An NWP-Free, Observation-Driven Deep Learning Approach to Heavy-Rainfall Nowcasting Beyond the Three-Hour Limit

Quasi-stationary convective bands over Kyushu, Japan, frequently trigger rainy-season disasters, and hours with ≥50 mm h⁻¹ rainfall are increasing. Yet skillful nowcasts beyond 3 h remain limited. This study presents FlowsNet, an observation-based multi-sensor fusion model that learns directly from radar/rain gauge-analyzed precipitation, surface variables from ground stations, geostationary satellite imagery, and satellite-derived precipitation context. The model targets category-4 (C4; ≥50 mm h⁻¹) rainfall and incorporates two attention mechanisms: a channel-wise module that weights informative modalities and a spatial module that aligns features with banded structures at multi-hour leads. Training uses a tail-aware ordinal loss that couples focal reweighting with Earth Mover’s Distance to highlight rare extremes. FlowsNet maintains a non-zero C4 Critical Success Index through 6 h. From 4 to 6 h, it matches or exceeds the Japan Meteorological Agency’s very-short-range forecast, and it outperforms a leading extrapolation method and current deep-learning nowcasters.
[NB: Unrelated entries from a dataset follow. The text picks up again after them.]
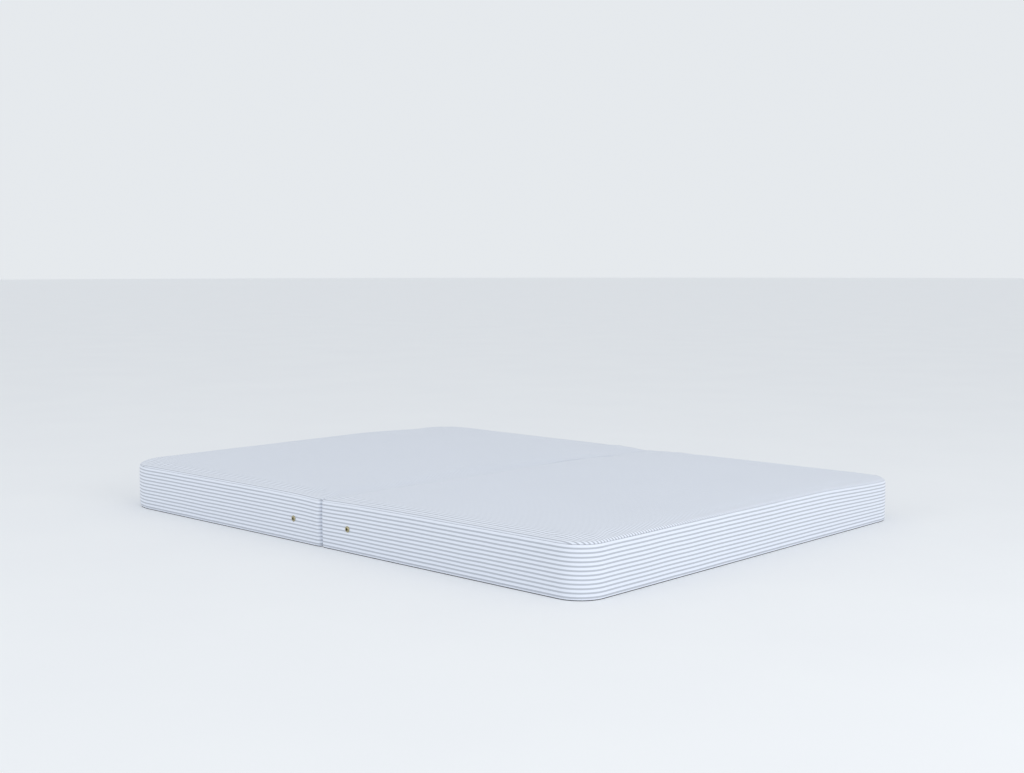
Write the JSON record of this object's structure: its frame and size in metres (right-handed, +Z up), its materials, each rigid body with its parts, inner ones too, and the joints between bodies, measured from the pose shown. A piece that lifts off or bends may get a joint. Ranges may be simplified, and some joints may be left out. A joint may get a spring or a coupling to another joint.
{
  "type": "upholstered bed base",
  "caption": "Shallow upholstered bed base in two halves that butt together across the bed, with striped ticking cover, rounded corners and small brass air vents.",
  "frame": {"origin": "on the ground under the middle of the whole base", "axes": "+X along the bed to the head end, +Y across the bed to its left side seen from the foot, +Z up"},
  "size_m": [2, 1.5042, 0.146],
  "materials": {
    "ticking": "woven cotton ticking, fine grey stripe",
    "felt": "needled wool felt",
    "pad_felt": "needled cotton felt pad",
    "dust_cloth": "non-woven bottom cloth",
    "softwood": "planed softwood, bare",
    "hardboard": "hardboard, bare",
    "brass": "lacquered brass"
  },
  "bodies": {
    "foot_half": {"foot_border": "ticking", "foot_bottom_cloth": "dust_cloth", "foot_centre_rail": "softwood", "foot_deck": "hardboard", "foot_edge_felt": "felt", "foot_end_rail": "softwood", "foot_inner_corner_far": "softwood", "foot_inner_corner_near": "softwood", "foot_meeting_rail": "softwood", "foot_outer_corner_far": "softwood", "foot_outer_corner_near": "softwood", "foot_pad": "pad_felt", "foot_side_rail_far": "softwood", "foot_side_rail_near": "softwood", "foot_slat_1": "softwood", "foot_slat_2": "softwood", "foot_slat_3": "softwood", "foot_slat_4": "softwood", "foot_slat_5": "softwood", "foot_top_panel": "ticking", "foot_vent_far": "brass", "foot_vent_gauze_far": "brass", "foot_vent_gauze_near": "brass", "foot_vent_near": "brass"},
    "head_half": {"head_border": "ticking", "head_bottom_cloth": "dust_cloth", "head_centre_rail": "softwood", "head_deck": "hardboard", "head_edge_felt": "felt", "head_end_rail": "softwood", "head_inner_corner_far": "softwood", "head_inner_corner_near": "softwood", "head_meeting_rail": "softwood", "head_outer_corner_far": "softwood", "head_outer_corner_near": "softwood", "head_pad": "pad_felt", "head_side_rail_far": "softwood", "head_side_rail_near": "softwood", "head_slat_1": "softwood", "head_slat_2": "softwood", "head_slat_3": "softwood", "head_slat_4": "softwood", "head_slat_5": "softwood", "head_top_panel": "ticking", "head_vent_far": "brass", "head_vent_gauze_far": "brass", "head_vent_gauze_near": "brass", "head_vent_near": "brass"}
  },
  "joints": [
    {"name": "halves_part", "type": "slide", "parent": "foot_half", "child": "head_half", "axis": [1, 0, 0], "range_m": [0, 0.3]}
  ]
}
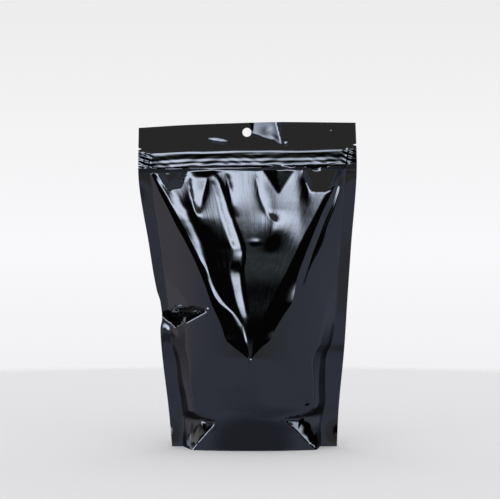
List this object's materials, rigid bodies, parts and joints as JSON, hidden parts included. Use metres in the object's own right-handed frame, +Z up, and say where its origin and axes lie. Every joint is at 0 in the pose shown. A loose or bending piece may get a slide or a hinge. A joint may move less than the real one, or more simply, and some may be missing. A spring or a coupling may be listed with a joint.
{
  "type": "stand-up pouch",
  "caption": "Filled stand-up pouch of glossy black foil film with a zip, a flat header with a hang hole, side seals and a bottom gusset.",
  "frame": {"origin": "middle of the bounding box's floor, on the surface that the pouch stands on", "axes": "+Z up, the pouch's height; +X to the right of the front face; +Y to the back, so the front face looks along -Y"},
  "size_m": [0.1806, 0.075, 0.2672],
  "materials": {
    "foil_film": "glossy black foil laminate film, crisp mirror-like reflections, creased where it folds"
  },
  "bodies": {
    "root": {"pouch": "foil_film"}
  },
  "joints": []
}
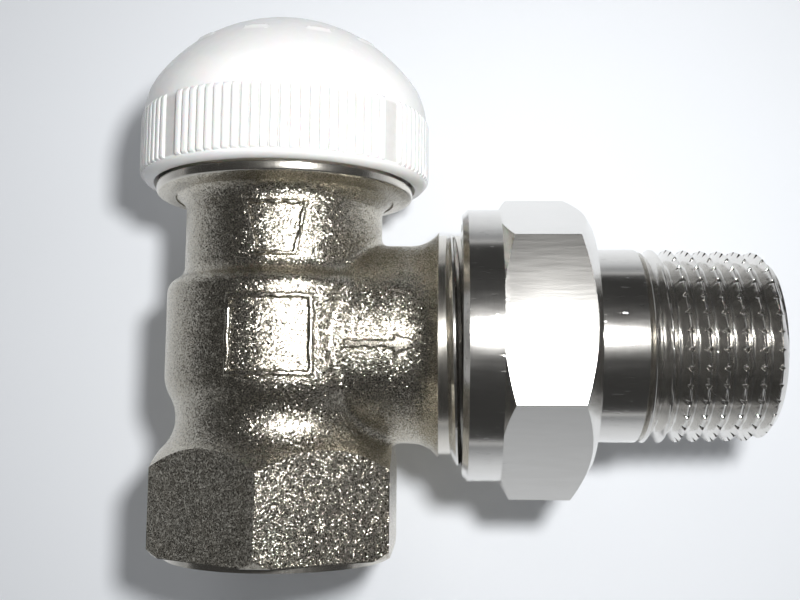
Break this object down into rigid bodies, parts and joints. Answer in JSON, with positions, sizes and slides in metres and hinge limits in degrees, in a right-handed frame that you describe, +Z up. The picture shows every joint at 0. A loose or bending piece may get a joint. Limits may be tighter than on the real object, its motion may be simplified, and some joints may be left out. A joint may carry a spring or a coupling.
{
  "type": "angle lockshield radiator valve",
  "caption": "Angle lockshield valve for a radiator: threaded inlet below, union tail at the side, ribbed screw cap over a key-set spindle.",
  "frame": {"origin": "middle of the inlet's threaded hole at the inlet face", "axes": "+Z up the spindle towards the cap, +X along the tail towards the radiator"},
  "size_m": [0.0686, 0.0322, 0.0591],
  "materials": {
    "plated_casting": "nickel-plated brass casting, grained",
    "plated_turned": "nickel-plated turned brass",
    "turned_brass": "turned brass",
    "spindle_steel": "turned steel",
    "white_plastic": "white moulded plastic, glossy",
    "white_washer": "low-friction washer plastic",
    "black_rubber": "black sealing rubber"
  },
  "bodies": {
    "body": {"valve_body": "plated_casting", "headwork_seal": "black_rubber", "headwork": "turned_brass", "thrust_washer": "white_washer", "spindle_seal_lower": "black_rubber", "spindle_seal_upper": "black_rubber", "gland_nut": "turned_brass"},
    "spindle": {"drive_spindle": "spindle_steel"},
    "plug": {"plug": "turned_brass", "seat_washer": "black_rubber", "washer_screw": "turned_brass"},
    "cap_ring": {"cap_gasket": "black_rubber"},
    "cap": {"cap": "white_plastic"},
    "tail": {"tailpiece": "plated_turned", "tail_seal": "black_rubber"},
    "nut": {"union_nut": "plated_turned"}
  },
  "joints": [
    {"name": "spindle_turn", "type": "hinge", "parent": "body", "child": "spindle", "pos_m": [0, 0, 0.045], "axis": [0, 0, 1], "range_deg": [0, 1080]},
    {"name": "plug_lift", "type": "slide", "parent": "body", "child": "plug", "axis": [0, 0, 1], "range_m": [0, 0.003]},
    {"name": "cap_lift", "type": "slide", "parent": "body", "child": "cap_ring", "axis": [0, 0, 1], "range_m": [0, 0.00825]},
    {"name": "cap_turn", "type": "hinge", "parent": "cap_ring", "child": "cap", "pos_m": [0, 0, 0.045], "axis": [0, 0, 1], "range_deg": [0, 1980]},
    {"name": "union_draw", "type": "slide", "parent": "body", "child": "tail", "axis": [1, 0, 0], "range_m": [0, 0.00726]},
    {"name": "nut_turn", "type": "hinge", "parent": "tail", "child": "nut", "pos_m": [0.0267, 0, 0.023], "axis": [1, 0, 0], "range_deg": [0, 1440]}
  ],
  "couplings": [
    {"joint": "spindle_turn", "follows": "plug_lift", "rad_per_m": 6283.2},
    {"joint": "cap_turn", "follows": "cap_lift", "rad_per_m": 4188.8},
    {"joint": "nut_turn", "follows": "union_draw", "rad_per_m": 3463.1}
  ]
}
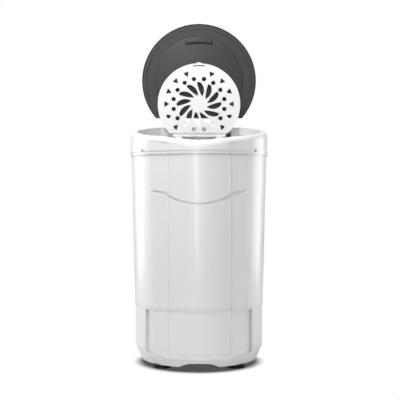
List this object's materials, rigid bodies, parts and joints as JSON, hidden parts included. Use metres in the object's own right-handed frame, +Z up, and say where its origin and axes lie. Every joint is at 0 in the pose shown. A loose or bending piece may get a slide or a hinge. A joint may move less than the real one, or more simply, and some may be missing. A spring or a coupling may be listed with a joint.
{
  "type": "spin dryer",
  "caption": "Upright laundry spin dryer: tapered white body, slanted top cover, hinged dark outer lid and a hinged perforated inner safety lid, both open",
  "frame": {"origin": "on the floor under the centre of the object's box, which is the drum's axis", "axes": "+Z up along the drum's axis, -Y to the front, +Y to the lid hinges, +X to the right seen from the front"},
  "size_m": [0.3808, 0.3596, 0.9657],
  "materials": {
    "body_white": "smooth moulded white",
    "lid_grey": "fine grained dark grey",
    "inner_white": "smooth moulded white",
    "black_plastic": "moulded black",
    "rubber": "moulded black rubber",
    "tub_white": "moulded off-white",
    "steel": "brushed",
    "motor_paint": "painted dark grey",
    "copper_wound": "laminations and enamelled wire",
    "pad": "pressed friction pad",
    "capacitor": "drawn can",
    "iron": "turned"
  },
  "bodies": {
    "housing": {"base_shell": "body_white", "base_pan": "body_white", "cabinet_shell": "body_white", "top_cover": "body_white", "feet": "rubber", "foot_screws": "steel", "cover_screws": "steel", "cabinet_screws": "steel", "outer_tub": "tub_white", "tub_gasket": "rubber", "tub_screws": "steel", "shaft_seal": "rubber", "drain_hose": "rubber", "drain_spout": "black_plastic", "cable_gland": "black_plastic", "motor_plate": "steel", "rubber_mounts": "rubber", "mount_nuts": "steel", "motor_can": "motor_paint", "stator": "copper_wound", "motor_bearings": "steel", "capacitor": "capacitor", "capacitor_clip": "steel", "interlock_tower": "black_plastic", "rod_guide": "black_plastic", "lid_switch": "black_plastic", "brake_pin": "steel", "lid_hinge_pins": "steel", "disc_hinge_pins": "steel"},
    "outer_lid": {"lid_shell": "lid_grey", "lid_liner": "lid_grey", "hinge_arms": "lid_grey", "arm_screws": "steel"},
    "inner_lid_leaf": {"inner_lid": "inner_white"},
    "drum": {"basket": "steel", "balance_ring": "tub_white", "basket_hub": "black_plastic", "hub_nut": "steel", "drive_shaft": "steel", "brake_drum": "iron", "rotor": "iron"},
    "brake_arm": {"brake_lever": "steel", "brake_pad": "pad"},
    "rod": {"interlock_rod": "black_plastic"}
  },
  "joints": [
    {"name": "outer_lid_hinge", "type": "hinge", "parent": "housing", "child": "outer_lid", "pos_m": [0, 0.15002, 0.64722], "axis": [1, 0, 0], "range_deg": [0, 99.8]},
    {"name": "inner_lid_hinge", "type": "hinge", "parent": "housing", "child": "inner_lid_leaf", "pos_m": [0, 0.10926, 0.61887], "axis": [1, 0, 0], "range_deg": [0, 104]},
    {"name": "drum_spin", "type": "hinge", "parent": "housing", "child": "drum", "pos_m": [0, 0, 0.3], "axis": [0, 0, 1], "continuous": true},
    {"name": "rod_slide", "type": "slide", "parent": "housing", "child": "rod", "axis": [0, 0, -1], "range_m": [0, 0.012]},
    {"name": "brake_pivot", "type": "hinge", "parent": "housing", "child": "brake_arm", "pos_m": [0.03407, 0.04939, 0.146], "axis": [-0.8231, 0.5679, 0], "range_deg": [0, 7.4]}
  ],
  "couplings": [
    {"joint": "inner_lid_hinge", "follows": "outer_lid_hinge", "ratio": 1.0421},
    {"joint": "rod_slide", "follows": "outer_lid_hinge", "m_per_rad": 0.0068893},
    {"joint": "brake_pivot", "follows": "outer_lid_hinge", "ratio": 0.074129}
  ]
}
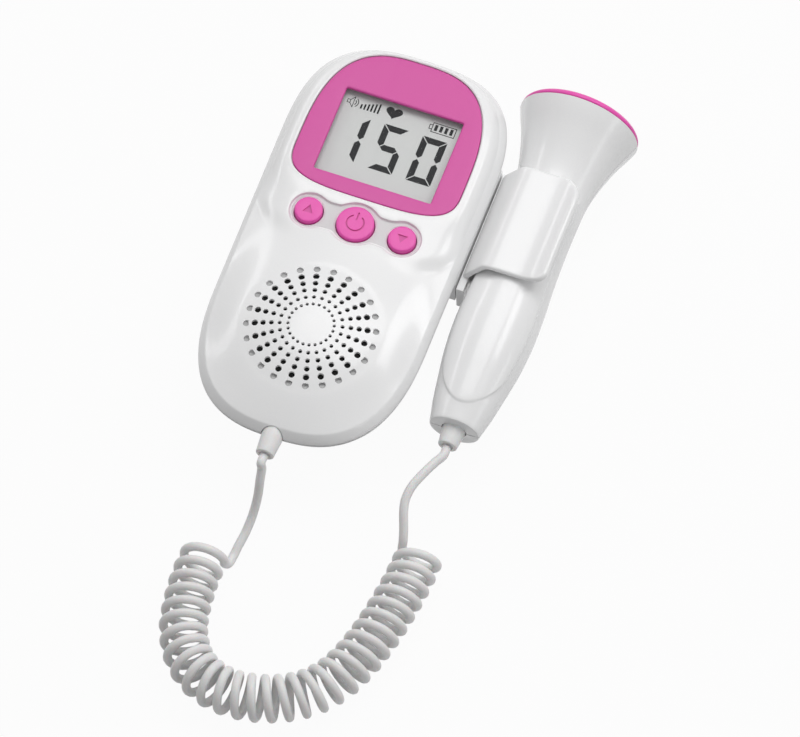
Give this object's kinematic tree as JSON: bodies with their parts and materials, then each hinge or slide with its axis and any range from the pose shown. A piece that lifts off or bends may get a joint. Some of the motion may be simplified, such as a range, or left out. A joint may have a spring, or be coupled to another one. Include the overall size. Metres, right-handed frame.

Case studies show preserved band geometry and corridor placement at long lead over complex terrain. Ablation experiments identify satellite water-vapor context and near-surface humidity as key for long-lead C4 prediction; combining satellite context with surface observations stabilizes placement and reduces false alarms. By avoiding numerical weather prediction model state and objective analyses/reanalyzes, the approach reduces latency and hardware demand, improves portability and resilience when model cycles degrade, and offers a practical route to earlier and more transferable warnings for extreme rainfall events.